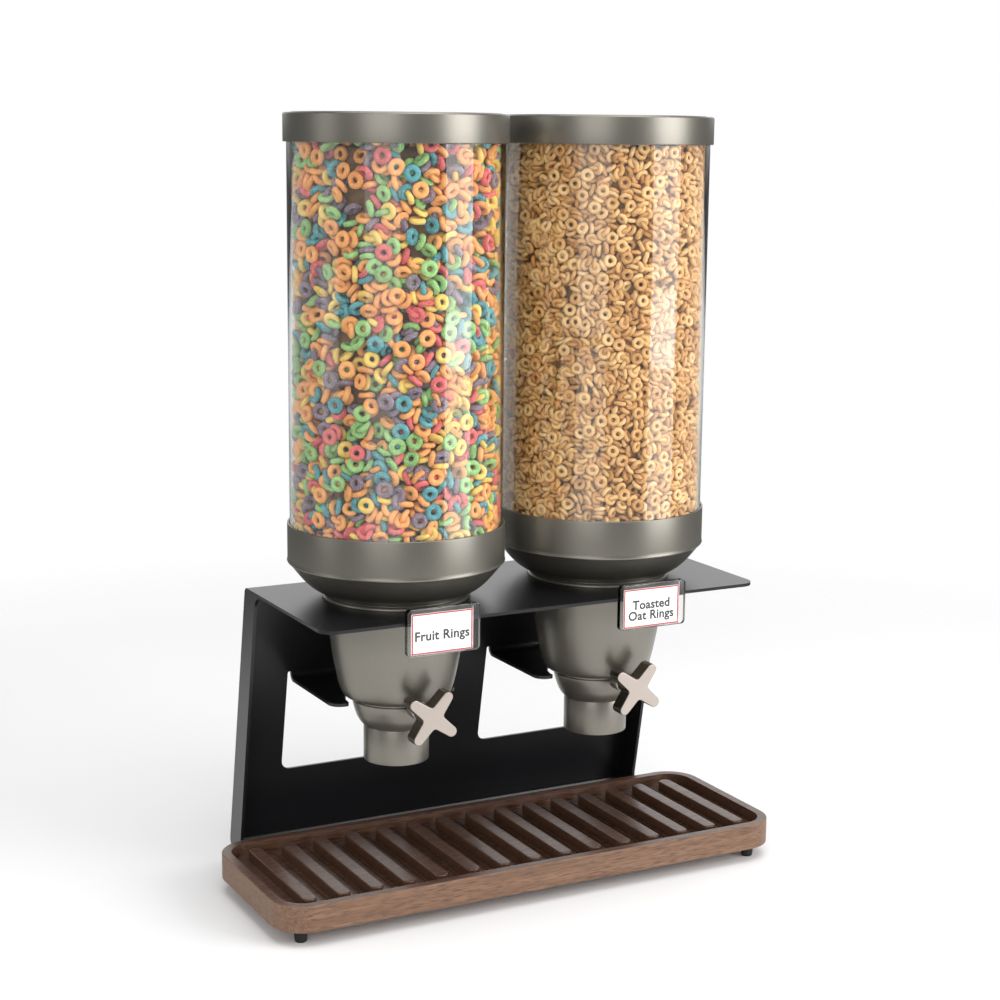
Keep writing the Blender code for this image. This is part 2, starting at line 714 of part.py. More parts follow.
# ---------------------------------------------------------------- label holder
def make_label(tag, place):
    """A clear holder grips the shelf's front edge; its card drops into a pocket from above."""
    x, y, _ = place
    x += HOLDER_OFFSET
    half, height = HOLDER_WIDTH / 2, HOLDER_HEIGHT
    outline = rounded([
        (-half, 0, HOLDER_CORNER),
        (half, 0, HOLDER_CORNER),
        (half, height, HOLDER_CORNER),
        (-half, height, HOLDER_CORNER),
    ], count=4)
    facing = (math.radians(90), 0, 0)
    middle = HOLDER_BACK - HOLDER_DEPTH / 2
    holder = to_mesh(
        plate(f"label_holder_{tag}", [outline], HOLDER_DEPTH, "clear_acrylic",
              (x, y + middle, HOLDER_BOTTOM), facing)
    )
    lip_depth, lip_thick, lip_width = 6.0, 1.6, 40.0
    lip_y = y + HOLDER_BACK + lip_depth / 2 - 0.5
    upper = SHELF_TOP + GAP + lip_thick / 2
    lower = SHELF_TOP - SHEET - GAP - lip_thick / 2
    join(
        holder,
        block(f"upper_lip_{tag}", (lip_width, lip_depth, lip_thick), None, (x, lip_y, upper)),
        block(f"lower_lip_{tag}", (lip_width, lip_depth, lip_thick), None, (x, lip_y, lower)),
    )
    front_wall, slot = 1.2, 1.2
    slot_y = y + HOLDER_BACK - HOLDER_DEPTH + front_wall + slot / 2
    slot_bottom = HOLDER_BOTTOM + 1.0
    slot_height = HOLDER_HEIGHT + 4.0
    card_x = x + CARD_OFFSET
    cut(
        holder,
        block(f"card_slot_{tag}", (CARD_WIDTH + 1.0, slot, slot_height), None,
              (card_x, slot_y, slot_bottom + slot_height / 2)),
    )
    card_low = slot_bottom + GAP
    block(f"label_card_{tag}", (CARD_WIDTH, CARD_THICK, CARD_HEIGHT), "white_card",
          (card_x, slot_y, card_low + CARD_HEIGHT / 2))


# ---------------------------------------------------------------- assembly
axes = {"left": -SPACING / 2, "right": SPACING / 2}
make_shelf(axes.values())
make_back_panel(axes.values())
make_base_plate()
make_cheek("left_cheek", -1)
make_cheek("right_cheek", 1)
make_tray()
make_feet()
make_tray_screws()
for tag, axis_x in axes.items():
    place = (axis_x, AXIS_Y, 0.0)
    make_cradle(f"cradle_{tag}", axis_x)
    make_canister(tag, place)
    make_cup(tag, place)
    make_housing(tag, place)
    make_spout(tag, place)
    make_insert(tag, place)
    make_bushings(tag, place)
    make_rotor(tag, place)
    make_label(tag, place)
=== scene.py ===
# %% [markdown]
# # A twin cereal dispenser
# Two clear canisters of cereal stand over two knob-turned valves, on a stand folded from black sheet steel,
# with a ribbed walnut tray under the spouts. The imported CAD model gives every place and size. This script only
# adds what the eye meets: round edges, folds, grain, lacquer, clear acrylic and a few thousand rings of cereal.

# %% Load the frame
import math

import bmesh
import bpy
import numpy as np
from mathutils import Matrix, Vector


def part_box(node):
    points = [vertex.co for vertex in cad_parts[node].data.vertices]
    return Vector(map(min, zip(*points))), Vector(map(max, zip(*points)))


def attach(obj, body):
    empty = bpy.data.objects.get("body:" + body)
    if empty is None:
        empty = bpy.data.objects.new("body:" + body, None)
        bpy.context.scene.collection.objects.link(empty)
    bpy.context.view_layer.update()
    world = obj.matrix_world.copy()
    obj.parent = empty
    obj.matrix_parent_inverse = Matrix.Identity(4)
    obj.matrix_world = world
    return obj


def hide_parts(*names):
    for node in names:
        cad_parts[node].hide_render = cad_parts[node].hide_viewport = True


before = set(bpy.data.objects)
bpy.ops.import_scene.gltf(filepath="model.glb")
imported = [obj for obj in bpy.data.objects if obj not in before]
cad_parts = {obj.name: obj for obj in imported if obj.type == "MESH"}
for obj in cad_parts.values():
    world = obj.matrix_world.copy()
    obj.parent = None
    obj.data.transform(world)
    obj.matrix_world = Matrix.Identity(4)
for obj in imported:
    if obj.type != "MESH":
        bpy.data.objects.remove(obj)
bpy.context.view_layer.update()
SIDES = ("left", "right")
MM = 0.001  # metres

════

Exercise brief:
All of the data must be returned exactly.

Exercise output:
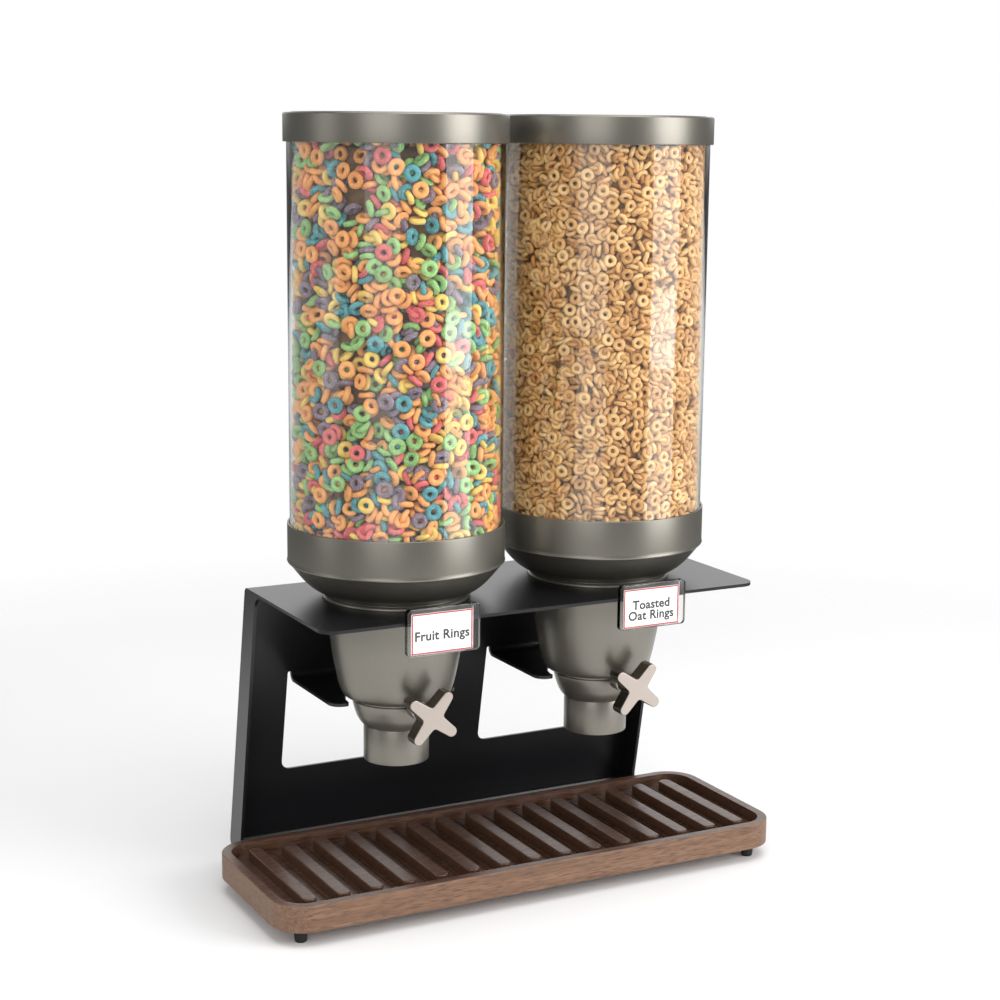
Keep writing the Blender code for this image. This is part 2, starting at line 714 of part.py. More parts follow.
# ---------------------------------------------------------------- label holder
def make_label(tag, place):
    """A clear holder grips the shelf's front edge; its card drops into a pocket from above."""
    x, y, _ = place
    x += HOLDER_OFFSET
    half, height = HOLDER_WIDTH / 2, HOLDER_HEIGHT
    outline = rounded([
        (-half, 0, HOLDER_CORNER),
        (half, 0, HOLDER_CORNER),
        (half, height, HOLDER_CORNER),
        (-half, height, HOLDER_CORNER),
    ], count=4)
    facing = (math.radians(90), 0, 0)
    middle = HOLDER_BACK - HOLDER_DEPTH / 2
    holder = to_mesh(
        plate(f"label_holder_{tag}", [outline], HOLDER_DEPTH, "clear_acrylic",
              (x, y + middle, HOLDER_BOTTOM), facing)
    )
    lip_depth, lip_thick, lip_width = 6.0, 1.6, 40.0
    lip_y = y + HOLDER_BACK + lip_depth / 2 - 0.5
    upper = SHELF_TOP + GAP + lip_thick / 2
    lower = SHELF_TOP - SHEET - GAP - lip_thick / 2
    join(
        holder,
        block(f"upper_lip_{tag}", (lip_width, lip_depth, lip_thick), None, (x, lip_y, upper)),
        block(f"lower_lip_{tag}", (lip_width, lip_depth, lip_thick), None, (x, lip_y, lower)),
    )
    front_wall, slot = 1.2, 1.2
    slot_y = y + HOLDER_BACK - HOLDER_DEPTH + front_wall + slot / 2
    slot_bottom = HOLDER_BOTTOM + 1.0
    slot_height = HOLDER_HEIGHT + 4.0
    card_x = x + CARD_OFFSET
    cut(
        holder,
        block(f"card_slot_{tag}", (CARD_WIDTH + 1.0, slot, slot_height), None,
              (card_x, slot_y, slot_bottom + slot_height / 2)),
    )
    card_low = slot_bottom + GAP
    block(f"label_card_{tag}", (CARD_WIDTH, CARD_THICK, CARD_HEIGHT), "white_card",
          (card_x, slot_y, card_low + CARD_HEIGHT / 2))


# ---------------------------------------------------------------- assembly
axes = {"left": -SPACING / 2, "right": SPACING / 2}
make_shelf(axes.values())
make_back_panel(axes.values())
make_base_plate()
make_cheek("left_cheek", -1)
make_cheek("right_cheek", 1)
make_tray()
make_feet()
make_tray_screws()
for tag, axis_x in axes.items():
    place = (axis_x, AXIS_Y, 0.0)
    make_cradle(f"cradle_{tag}", axis_x)
    make_canister(tag, place)
    make_cup(tag, place)
    make_housing(tag, place)
    make_spout(tag, place)
    make_insert(tag, place)
    make_bushings(tag, place)
    make_rotor(tag, place)
    make_label(tag, place)
=== scene.py ===
# %% [markdown]
# # A twin cereal dispenser
# Two clear canisters of cereal stand over two knob-turned valves, on a stand folded from black sheet steel,
# with a ribbed walnut tray under the spouts. The imported CAD model gives every place and size. This script only
# adds what the eye meets: round edges, folds, grain, lacquer, clear acrylic and a few thousand rings of cereal.

# %% Load the frame
import math

import bmesh
import bpy
import numpy as np
from mathutils import Matrix, Vector


def part_box(node):
    points = [vertex.co for vertex in cad_parts[node].data.vertices]
    return Vector(map(min, zip(*points))), Vector(map(max, zip(*points)))


def attach(obj, body):
    empty = bpy.data.objects.get("body:" + body)
    if empty is None:
        empty = bpy.data.objects.new("body:" + body, None)
        bpy.context.scene.collection.objects.link(empty)
    bpy.context.view_layer.update()
    world = obj.matrix_world.copy()
    obj.parent = empty
    obj.matrix_parent_inverse = Matrix.Identity(4)
    obj.matrix_world = world
    return obj


def hide_parts(*names):
    for node in names:
        cad_parts[node].hide_render = cad_parts[node].hide_viewport = True


before = set(bpy.data.objects)
bpy.ops.import_scene.gltf(filepath="model.glb")
imported = [obj for obj in bpy.data.objects if obj not in before]
cad_parts = {obj.name: obj for obj in imported if obj.type == "MESH"}
for obj in cad_parts.values():
    world = obj.matrix_world.copy()
    obj.parent = None
    obj.data.transform(world)
    obj.matrix_world = Matrix.Identity(4)
for obj in imported:
    if obj.type != "MESH":
        bpy.data.objects.remove(obj)
bpy.context.view_layer.update()
SIDES = ("left", "right")
MM = 0.001  # metres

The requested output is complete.